--- REQUIREMENT ---
Reproduce, exactly and in full, only the lines below from the one containing "goes under the middle of the piece." through the one containing "bpy.context.scene.collection.objects.link(empty)".
◆ ◆ ◆ ◆
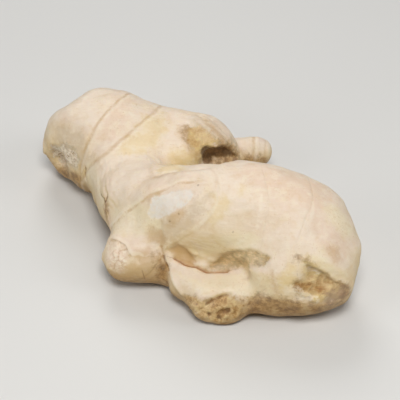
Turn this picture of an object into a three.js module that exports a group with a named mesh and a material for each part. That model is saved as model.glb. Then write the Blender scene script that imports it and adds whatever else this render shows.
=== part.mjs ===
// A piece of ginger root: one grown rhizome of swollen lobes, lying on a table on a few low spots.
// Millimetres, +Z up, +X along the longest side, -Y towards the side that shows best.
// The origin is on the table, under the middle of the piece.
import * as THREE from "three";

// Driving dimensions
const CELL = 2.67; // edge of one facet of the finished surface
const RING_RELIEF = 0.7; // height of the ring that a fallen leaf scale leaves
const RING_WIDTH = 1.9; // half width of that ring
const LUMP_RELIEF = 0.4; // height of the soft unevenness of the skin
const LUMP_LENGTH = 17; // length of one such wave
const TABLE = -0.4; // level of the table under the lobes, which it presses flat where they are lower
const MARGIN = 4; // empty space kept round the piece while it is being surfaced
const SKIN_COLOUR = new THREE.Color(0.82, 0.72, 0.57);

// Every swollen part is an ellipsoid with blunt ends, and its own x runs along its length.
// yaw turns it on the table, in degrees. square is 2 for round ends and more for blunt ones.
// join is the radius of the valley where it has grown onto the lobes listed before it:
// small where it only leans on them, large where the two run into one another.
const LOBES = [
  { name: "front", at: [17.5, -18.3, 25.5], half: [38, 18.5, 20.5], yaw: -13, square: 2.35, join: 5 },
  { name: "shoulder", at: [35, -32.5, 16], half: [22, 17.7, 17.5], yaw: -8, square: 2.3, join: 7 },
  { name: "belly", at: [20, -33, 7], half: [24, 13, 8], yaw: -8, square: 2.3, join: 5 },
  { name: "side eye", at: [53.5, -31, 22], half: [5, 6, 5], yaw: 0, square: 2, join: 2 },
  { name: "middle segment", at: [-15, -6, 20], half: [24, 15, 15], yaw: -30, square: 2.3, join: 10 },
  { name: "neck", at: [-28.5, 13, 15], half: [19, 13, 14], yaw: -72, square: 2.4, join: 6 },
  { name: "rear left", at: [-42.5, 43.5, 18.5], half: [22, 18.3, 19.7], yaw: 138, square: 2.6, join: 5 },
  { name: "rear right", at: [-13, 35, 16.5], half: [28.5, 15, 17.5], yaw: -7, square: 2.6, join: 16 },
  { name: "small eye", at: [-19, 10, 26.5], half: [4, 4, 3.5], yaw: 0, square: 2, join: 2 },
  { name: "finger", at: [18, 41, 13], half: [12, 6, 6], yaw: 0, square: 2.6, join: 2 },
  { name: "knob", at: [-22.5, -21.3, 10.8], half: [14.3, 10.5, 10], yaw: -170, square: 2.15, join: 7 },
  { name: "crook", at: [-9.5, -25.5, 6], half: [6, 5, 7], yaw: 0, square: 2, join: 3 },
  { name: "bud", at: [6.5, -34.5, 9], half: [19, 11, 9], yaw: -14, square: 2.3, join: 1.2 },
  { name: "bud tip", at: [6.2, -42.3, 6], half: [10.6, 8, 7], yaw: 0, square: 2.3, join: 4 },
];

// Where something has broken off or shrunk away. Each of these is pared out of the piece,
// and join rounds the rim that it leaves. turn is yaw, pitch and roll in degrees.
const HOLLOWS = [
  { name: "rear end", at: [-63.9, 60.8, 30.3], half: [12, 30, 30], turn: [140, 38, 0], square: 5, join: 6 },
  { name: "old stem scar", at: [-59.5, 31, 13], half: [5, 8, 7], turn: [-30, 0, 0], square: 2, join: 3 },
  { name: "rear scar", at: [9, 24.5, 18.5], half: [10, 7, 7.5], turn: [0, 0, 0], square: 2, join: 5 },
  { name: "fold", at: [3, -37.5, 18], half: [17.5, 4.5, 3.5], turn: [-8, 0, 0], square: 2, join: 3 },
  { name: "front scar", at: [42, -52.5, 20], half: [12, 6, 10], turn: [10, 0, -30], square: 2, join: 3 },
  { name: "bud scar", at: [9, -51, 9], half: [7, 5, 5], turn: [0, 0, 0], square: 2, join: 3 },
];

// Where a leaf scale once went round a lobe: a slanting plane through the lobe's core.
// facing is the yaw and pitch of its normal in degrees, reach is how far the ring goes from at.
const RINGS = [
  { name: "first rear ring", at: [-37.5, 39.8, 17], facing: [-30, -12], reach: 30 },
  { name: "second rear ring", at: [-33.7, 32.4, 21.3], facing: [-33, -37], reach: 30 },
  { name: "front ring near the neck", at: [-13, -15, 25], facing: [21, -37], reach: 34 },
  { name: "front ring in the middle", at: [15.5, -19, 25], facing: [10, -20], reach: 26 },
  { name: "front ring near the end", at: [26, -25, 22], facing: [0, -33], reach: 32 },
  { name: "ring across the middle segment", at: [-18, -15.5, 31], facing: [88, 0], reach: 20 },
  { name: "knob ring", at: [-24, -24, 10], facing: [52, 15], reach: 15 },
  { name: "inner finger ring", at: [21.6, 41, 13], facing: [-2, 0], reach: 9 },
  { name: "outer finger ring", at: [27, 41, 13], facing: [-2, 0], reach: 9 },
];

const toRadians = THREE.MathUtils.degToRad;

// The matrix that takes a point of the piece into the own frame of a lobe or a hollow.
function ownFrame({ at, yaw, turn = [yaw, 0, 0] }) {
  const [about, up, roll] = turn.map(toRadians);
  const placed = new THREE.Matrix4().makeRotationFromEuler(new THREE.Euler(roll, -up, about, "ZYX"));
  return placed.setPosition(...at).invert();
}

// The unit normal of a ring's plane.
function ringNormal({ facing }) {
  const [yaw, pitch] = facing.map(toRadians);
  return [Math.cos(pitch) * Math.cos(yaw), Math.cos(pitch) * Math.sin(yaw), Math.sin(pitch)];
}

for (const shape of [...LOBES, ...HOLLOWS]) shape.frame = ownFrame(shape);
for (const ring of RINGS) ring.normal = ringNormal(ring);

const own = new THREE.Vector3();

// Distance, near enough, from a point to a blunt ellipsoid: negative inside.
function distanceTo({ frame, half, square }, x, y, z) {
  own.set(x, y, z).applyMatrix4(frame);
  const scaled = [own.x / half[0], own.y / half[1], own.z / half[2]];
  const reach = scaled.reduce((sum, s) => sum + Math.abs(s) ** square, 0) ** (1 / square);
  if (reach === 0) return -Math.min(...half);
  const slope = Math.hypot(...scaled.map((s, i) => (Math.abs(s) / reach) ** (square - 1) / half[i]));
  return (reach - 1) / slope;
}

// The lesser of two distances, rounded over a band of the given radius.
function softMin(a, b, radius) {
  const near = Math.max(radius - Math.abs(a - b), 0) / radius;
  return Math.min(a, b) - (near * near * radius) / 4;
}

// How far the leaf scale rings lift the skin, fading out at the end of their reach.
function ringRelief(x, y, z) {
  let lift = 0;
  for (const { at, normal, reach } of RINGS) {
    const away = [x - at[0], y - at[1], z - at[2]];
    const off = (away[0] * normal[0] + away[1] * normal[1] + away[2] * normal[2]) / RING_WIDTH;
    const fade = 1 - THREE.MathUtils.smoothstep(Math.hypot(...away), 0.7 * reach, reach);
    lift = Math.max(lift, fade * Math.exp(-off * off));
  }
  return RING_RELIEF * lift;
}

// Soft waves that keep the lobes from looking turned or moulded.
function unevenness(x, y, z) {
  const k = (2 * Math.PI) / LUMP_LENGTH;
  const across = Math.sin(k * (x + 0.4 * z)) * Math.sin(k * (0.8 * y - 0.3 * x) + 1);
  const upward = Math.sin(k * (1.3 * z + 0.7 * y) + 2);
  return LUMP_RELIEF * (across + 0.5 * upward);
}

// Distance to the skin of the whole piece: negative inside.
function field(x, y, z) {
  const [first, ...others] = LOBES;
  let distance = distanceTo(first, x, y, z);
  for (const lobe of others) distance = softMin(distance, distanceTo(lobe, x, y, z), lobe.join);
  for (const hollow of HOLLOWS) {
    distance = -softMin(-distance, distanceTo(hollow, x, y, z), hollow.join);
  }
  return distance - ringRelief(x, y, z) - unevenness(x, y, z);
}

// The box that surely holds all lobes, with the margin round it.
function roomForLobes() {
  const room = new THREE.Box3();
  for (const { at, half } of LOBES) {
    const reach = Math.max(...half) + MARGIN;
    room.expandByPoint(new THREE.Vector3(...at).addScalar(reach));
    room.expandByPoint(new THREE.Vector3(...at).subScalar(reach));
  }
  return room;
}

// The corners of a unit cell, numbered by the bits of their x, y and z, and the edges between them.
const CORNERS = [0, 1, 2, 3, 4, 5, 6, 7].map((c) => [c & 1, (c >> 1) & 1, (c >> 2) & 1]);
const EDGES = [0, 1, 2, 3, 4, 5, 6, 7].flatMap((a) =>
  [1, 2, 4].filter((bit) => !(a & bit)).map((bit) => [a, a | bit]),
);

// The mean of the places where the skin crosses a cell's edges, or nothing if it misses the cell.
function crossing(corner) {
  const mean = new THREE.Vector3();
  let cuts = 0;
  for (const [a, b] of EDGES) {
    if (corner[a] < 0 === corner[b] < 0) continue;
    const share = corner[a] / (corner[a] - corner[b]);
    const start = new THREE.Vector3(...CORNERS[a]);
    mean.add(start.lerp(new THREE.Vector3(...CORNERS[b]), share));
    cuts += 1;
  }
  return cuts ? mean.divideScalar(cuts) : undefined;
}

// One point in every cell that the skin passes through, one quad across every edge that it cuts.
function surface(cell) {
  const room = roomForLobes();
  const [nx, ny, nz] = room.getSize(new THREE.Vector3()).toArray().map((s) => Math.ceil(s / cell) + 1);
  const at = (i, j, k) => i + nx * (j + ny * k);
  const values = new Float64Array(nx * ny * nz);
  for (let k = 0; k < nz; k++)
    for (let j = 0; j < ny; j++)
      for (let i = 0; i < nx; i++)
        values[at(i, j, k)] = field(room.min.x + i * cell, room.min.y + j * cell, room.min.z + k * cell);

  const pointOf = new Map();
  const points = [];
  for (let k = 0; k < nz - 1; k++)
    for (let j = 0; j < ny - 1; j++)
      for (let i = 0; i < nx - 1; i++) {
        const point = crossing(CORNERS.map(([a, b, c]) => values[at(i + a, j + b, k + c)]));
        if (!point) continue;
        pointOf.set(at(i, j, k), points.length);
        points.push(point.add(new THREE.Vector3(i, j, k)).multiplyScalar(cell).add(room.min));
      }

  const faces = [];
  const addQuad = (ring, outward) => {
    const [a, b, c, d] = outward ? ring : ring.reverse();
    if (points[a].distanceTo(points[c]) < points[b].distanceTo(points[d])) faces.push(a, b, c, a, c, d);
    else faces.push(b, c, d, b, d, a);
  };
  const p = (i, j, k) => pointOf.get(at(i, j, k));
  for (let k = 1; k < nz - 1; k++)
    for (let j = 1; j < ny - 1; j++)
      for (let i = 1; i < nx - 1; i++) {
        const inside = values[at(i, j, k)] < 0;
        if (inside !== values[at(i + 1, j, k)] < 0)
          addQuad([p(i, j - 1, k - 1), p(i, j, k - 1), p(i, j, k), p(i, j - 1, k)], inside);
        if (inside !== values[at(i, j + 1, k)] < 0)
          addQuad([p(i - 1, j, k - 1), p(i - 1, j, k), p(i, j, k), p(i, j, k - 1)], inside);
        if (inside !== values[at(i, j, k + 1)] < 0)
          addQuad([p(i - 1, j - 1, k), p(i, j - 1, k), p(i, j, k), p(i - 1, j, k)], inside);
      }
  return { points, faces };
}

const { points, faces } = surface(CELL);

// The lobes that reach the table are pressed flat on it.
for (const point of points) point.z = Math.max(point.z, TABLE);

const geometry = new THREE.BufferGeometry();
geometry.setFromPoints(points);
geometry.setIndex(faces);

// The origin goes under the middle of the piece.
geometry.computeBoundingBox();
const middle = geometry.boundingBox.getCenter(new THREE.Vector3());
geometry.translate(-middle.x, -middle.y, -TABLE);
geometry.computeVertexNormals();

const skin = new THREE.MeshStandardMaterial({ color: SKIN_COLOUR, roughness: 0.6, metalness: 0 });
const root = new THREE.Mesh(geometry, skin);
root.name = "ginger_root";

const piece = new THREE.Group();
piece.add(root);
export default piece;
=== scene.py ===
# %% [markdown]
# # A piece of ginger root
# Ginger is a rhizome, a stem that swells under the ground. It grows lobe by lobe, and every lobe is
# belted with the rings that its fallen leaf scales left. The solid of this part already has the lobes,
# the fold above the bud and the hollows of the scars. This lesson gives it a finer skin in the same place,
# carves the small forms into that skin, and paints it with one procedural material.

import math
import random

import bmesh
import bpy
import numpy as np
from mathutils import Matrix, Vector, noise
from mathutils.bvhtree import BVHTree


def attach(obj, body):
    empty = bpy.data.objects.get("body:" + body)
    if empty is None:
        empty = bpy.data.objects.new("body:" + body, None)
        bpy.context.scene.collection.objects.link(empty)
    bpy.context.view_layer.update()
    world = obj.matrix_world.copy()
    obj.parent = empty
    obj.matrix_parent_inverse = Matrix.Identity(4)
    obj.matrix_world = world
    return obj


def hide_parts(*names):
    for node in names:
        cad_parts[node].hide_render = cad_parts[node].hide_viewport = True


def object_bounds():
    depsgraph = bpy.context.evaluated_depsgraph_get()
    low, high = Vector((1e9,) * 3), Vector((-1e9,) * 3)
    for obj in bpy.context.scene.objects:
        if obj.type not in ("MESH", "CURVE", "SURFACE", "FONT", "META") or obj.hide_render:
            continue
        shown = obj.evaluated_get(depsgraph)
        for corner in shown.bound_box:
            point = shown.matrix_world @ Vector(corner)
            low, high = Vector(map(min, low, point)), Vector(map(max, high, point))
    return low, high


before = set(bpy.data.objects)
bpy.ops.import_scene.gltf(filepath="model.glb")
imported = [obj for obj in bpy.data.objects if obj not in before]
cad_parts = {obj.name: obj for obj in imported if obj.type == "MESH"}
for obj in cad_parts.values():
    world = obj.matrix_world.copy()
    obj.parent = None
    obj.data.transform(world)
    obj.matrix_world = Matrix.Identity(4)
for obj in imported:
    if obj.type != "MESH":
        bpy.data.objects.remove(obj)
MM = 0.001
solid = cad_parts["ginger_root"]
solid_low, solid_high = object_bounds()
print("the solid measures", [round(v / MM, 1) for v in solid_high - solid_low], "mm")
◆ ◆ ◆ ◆
--- OUTPUT BELOW ---
// The origin goes under the middle of the piece.
geometry.computeBoundingBox();
const middle = geometry.boundingBox.getCenter(new THREE.Vector3());
geometry.translate(-middle.x, -middle.y, -TABLE);
geometry.computeVertexNormals();

const skin = new THREE.MeshStandardMaterial({ color: SKIN_COLOUR, roughness: 0.6, metalness: 0 });
const root = new THREE.Mesh(geometry, skin);
root.name = "ginger_root";

const piece = new THREE.Group();
piece.add(root);
export default piece;
=== scene.py ===
# %% [markdown]
# # A piece of ginger root
# Ginger is a rhizome, a stem that swells under the ground. It grows lobe by lobe, and every lobe is
# belted with the rings that its fallen leaf scales left. The solid of this part already has the lobes,
# the fold above the bud and the hollows of the scars. This lesson gives it a finer skin in the same place,
# carves the small forms into that skin, and paints it with one procedural material.

import math
import random

import bmesh
import bpy
import numpy as np
from mathutils import Matrix, Vector, noise
from mathutils.bvhtree import BVHTree


def attach(obj, body):
    empty = bpy.data.objects.get("body:" + body)
    if empty is None:
        empty = bpy.data.objects.new("body:" + body, None)
        bpy.context.scene.collection.objects.link(empty)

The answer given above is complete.